▶ Work to do:
Would you return all of this data exactly, leaving nothing out?

▶ Dataset content:
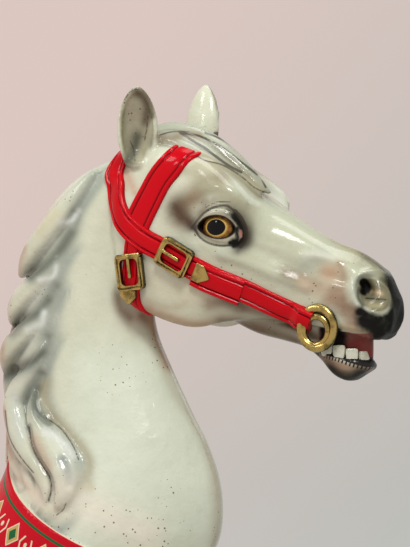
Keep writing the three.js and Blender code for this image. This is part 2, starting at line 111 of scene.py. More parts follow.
def catmull(points: Array | Line | Flat, count: int, closed: bool = False) -> Array:
    """Samples a centripetal spline.

    Args:
        points: control points, shape (n, k), or (n, m, k) for m splines side by side.
        count: how many places to sample, evenly by control point.
        closed: whether the spline joins up with its start.

    Returns:
        The sampled places, shape (count, k) or (count, m, k).
    """
    p = np.asarray(points, float)
    spans = len(p) if closed else len(p) - 1
    place = np.arange(count) * spans / (count if closed else count - 1)
    i = np.minimum(place.astype(int), spans - 1)
    before, after = (p[-1:], p[:2]) if closed else (2 * p[:1] - p[1:2], 2 * p[-1:] - p[-2:-1])
    ext = np.concatenate([before, p, after])
    a, b, c, d = (ext[i + k] for k in range(4))
    w = (place - i).reshape((-1,) + (1,) * (p.ndim - 1))
    d0, d1, d2 = (np.maximum(((u - v) ** 2).sum(-1, keepdims=True) ** 0.25, 1e-4)
                  for u, v in ((a, b), (b, c), (c, d)))
    t1 = ((b - a) / d0 - (c - a) / (d0 + d1) + (c - b) / d1) * d1
    t2 = ((c - b) / d1 - (d - b) / (d1 + d2) + (d - c) / d2) * d1
    return b + t1 * w + (3 * (c - b) - 2 * t1 - t2) * w**2 + (2 * (b - c) + t1 + t2) * w**3


def mirrored(points: Line) -> Line:
    """The same points on the other side of the horse."""
    return [(x, -y, z) for x, y, z in points]


def on_side(points: Line, side: Side) -> Line:
    """Points given for the left side, placed on either side."""
    return points if side is Side.LEFT else mirrored(points)


def unit(v: Array) -> Array:
    """Vectors scaled to length one."""
    return v / np.maximum(np.linalg.norm(v, axis=-1, keepdims=True), 1e-9)


def step(x: Array | float, low: float, high: float) -> Array:
    """A smooth rise from 0 at low to 1 at high."""
    t = np.clip((x - low) / (high - low), 0, 1)
    return t * t * (3 - 2 * t)


def bell(distance: Array, radius: float) -> Array:
    """A soft round brush: 1 at its middle and nearly 0 at its radius."""
    return np.exp(-((distance / radius) ** 2) * 2.2)


def path_length(path: Array) -> float:
    """The length of a path through its corners."""
    return np.linalg.norm(np.diff(path, axis=0), axis=1).sum()


def path_distance(points: Array, path: Array) -> tuple[Array, Array]:
    """How far points lie from a path.

    Args:
        points: places, shape (n, k).
        path: the path's corners, shape (m, k).

    Returns:
        The distance of each point, and the share of the path's corners passed at its nearest place.
    """
    best = np.full(len(points), np.inf)
    share = np.zeros(len(points))
    for i in range(len(path) - 1):
        a, ab = path[i], path[i + 1] - path[i]
        t = np.clip(((points - a) @ ab) / max(ab @ ab, 1e-9), 0, 1)
        d = np.linalg.norm(points - a - t[:, None] * ab, axis=1)
        closer = d < best
        best[closer] = d[closer]
        share[closer] = ((i + t) / (len(path) - 1))[closer]
    return best, share


def loop_distance(points: Array, loop: Array) -> Array:
    """Signed distance to a closed flat outline, negative inside. Both have shape (n, 2)."""
    closed = np.vstack([loop, loop[:1]])
    distance, _ = path_distance(points, closed)
    inside = np.zeros(len(points), bool)
    for (x0, y0), (x1, y1) in zip(closed[:-1], closed[1:]):
        crosses = (y0 > points[:, 1]) != (y1 > points[:, 1])
        at = (x1 - x0) * (points[:, 1] - y0) / (y1 - y0 if y1 != y0 else 1e-9) + x0
        inside ^= crosses & (points[:, 0] < at)
    return np.where(inside, -distance, distance)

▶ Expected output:
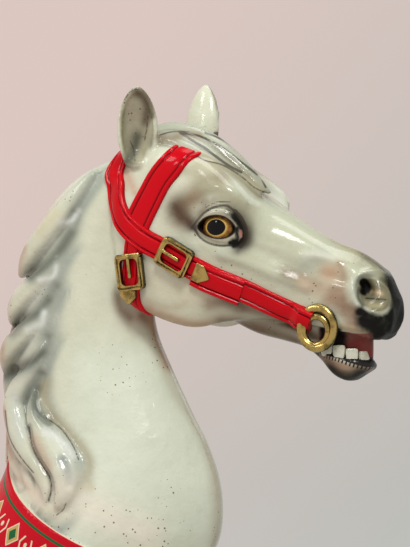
Keep writing the three.js and Blender code for this image. This is part 2, starting at line 111 of scene.py. More parts follow.
def catmull(points: Array | Line | Flat, count: int, closed: bool = False) -> Array:
    """Samples a centripetal spline.

    Args:
        points: control points, shape (n, k), or (n, m, k) for m splines side by side.
        count: how many places to sample, evenly by control point.
        closed: whether the spline joins up with its start.

    Returns:
        The sampled places, shape (count, k) or (count, m, k).
    """
    p = np.asarray(points, float)
    spans = len(p) if closed else len(p) - 1
    place = np.arange(count) * spans / (count if closed else count - 1)
    i = np.minimum(place.astype(int), spans - 1)
    before, after = (p[-1:], p[:2]) if closed else (2 * p[:1] - p[1:2], 2 * p[-1:] - p[-2:-1])
    ext = np.concatenate([before, p, after])
    a, b, c, d = (ext[i + k] for k in range(4))
    w = (place - i).reshape((-1,) + (1,) * (p.ndim - 1))
    d0, d1, d2 = (np.maximum(((u - v) ** 2).sum(-1, keepdims=True) ** 0.25, 1e-4)
                  for u, v in ((a, b), (b, c), (c, d)))
    t1 = ((b - a) / d0 - (c - a) / (d0 + d1) + (c - b) / d1) * d1
    t2 = ((c - b) / d1 - (d - b) / (d1 + d2) + (d - c) / d2) * d1
    return b + t1 * w + (3 * (c - b) - 2 * t1 - t2) * w**2 + (2 * (b - c) + t1 + t2) * w**3


def mirrored(points: Line) -> Line:
    """The same points on the other side of the horse."""
    return [(x, -y, z) for x, y, z in points]


def on_side(points: Line, side: Side) -> Line:
    """Points given for the left side, placed on either side."""
    return points if side is Side.LEFT else mirrored(points)


def unit(v: Array) -> Array:
    """Vectors scaled to length one."""
    return v / np.maximum(np.linalg.norm(v, axis=-1, keepdims=True), 1e-9)


def step(x: Array | float, low: float, high: float) -> Array:
    """A smooth rise from 0 at low to 1 at high."""
    t = np.clip((x - low) / (high - low), 0, 1)
    return t * t * (3 - 2 * t)


def bell(distance: Array, radius: float) -> Array:
    """A soft round brush: 1 at its middle and nearly 0 at its radius."""
    return np.exp(-((distance / radius) ** 2) * 2.2)


def path_length(path: Array) -> float:
    """The length of a path through its corners."""
    return np.linalg.norm(np.diff(path, axis=0), axis=1).sum()


def path_distance(points: Array, path: Array) -> tuple[Array, Array]:
    """How far points lie from a path.

    Args:
        points: places, shape (n, k).
        path: the path's corners, shape (m, k).

    Returns:
        The distance of each point, and the share of the path's corners passed at its nearest place.
    """
    best = np.full(len(points), np.inf)
    share = np.zeros(len(points))
    for i in range(len(path) - 1):
        a, ab = path[i], path[i + 1] - path[i]
        t = np.clip(((points - a) @ ab) / max(ab @ ab, 1e-9), 0, 1)
        d = np.linalg.norm(points - a - t[:, None] * ab, axis=1)
        closer = d < best
        best[closer] = d[closer]
        share[closer] = ((i + t) / (len(path) - 1))[closer]
    return best, share


def loop_distance(points: Array, loop: Array) -> Array:
    """Signed distance to a closed flat outline, negative inside. Both have shape (n, 2)."""
    closed = np.vstack([loop, loop[:1]])
    distance, _ = path_distance(points, closed)
    inside = np.zeros(len(points), bool)
    for (x0, y0), (x1, y1) in zip(closed[:-1], closed[1:]):
        crosses = (y0 > points[:, 1]) != (y1 > points[:, 1])
        at = (x1 - x0) * (points[:, 1] - y0) / (y1 - y0 if y1 != y0 else 1e-9) + x0
        inside ^= crosses & (points[:, 0] < at)
    return np.where(inside, -distance, distance)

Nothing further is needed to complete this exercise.